Dosya kapsamı, mahkemenin kabul ve gerekçesi ve istinaf sebepleri gözetildiğinde mahkeme kararı usul ve yasaya uygun bulunduğundan davalı vekilinin istinaf başvurusunun HMK 353/1-b1 maddesine göre esastan reddine karar verilmesi gerektiği kanaatine varılarak aşağıdaki hüküm kurulmuştur.

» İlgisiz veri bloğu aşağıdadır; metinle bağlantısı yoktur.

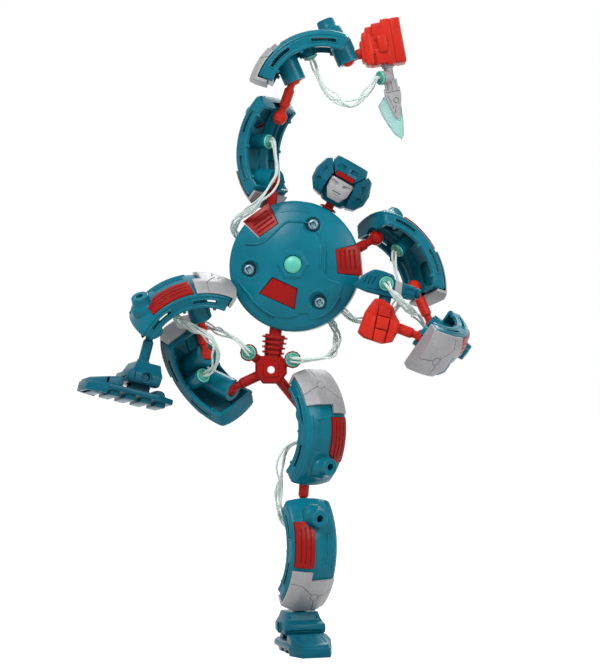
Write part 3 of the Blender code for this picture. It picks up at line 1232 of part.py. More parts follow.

HÜKÜM : Yukarıda açıklanan nedenlerle;
1-Davalının istinaf başvurusunun 6100 sayılı HMK’ nun 353/1-b1 maddesi gereğince ESASTAN REDDİNE,
2-Harçlar Kanunu gereğince istinaf eden davalı tarafından yatırılan 85,70 TL istinaf kanun yoluna başvurma harcının hazineye gelir kaydına,
3-Karar tarihi itibariyle Harçlar Kanunu gereğince alınması gereken 964,64.TL istinaf karar harcından istinaf eden davalı tarafından peşin olarak yatırılan 241,16.TL harcın mahsubu ile bakiye 723,48.TL’ nin davalıdan tahsili ile hazineye gelir kaydına,
4-İstinaf yargılama giderlerinin istinaf eden davalı üzerinde bırakılmasına,
5-Artan gider avansı varsa talep halinde yatıran tarafa iadesine,
6-Kararın ilk derece mahkemesince taraflara tebliğe gönderilmesine,
Dosya üzerinde yapılan inceleme sonucunda 18/09/2019 tarihinde HMK 362/1-a maddesi gereğince kesin olarak oy birliği ile karar verildi.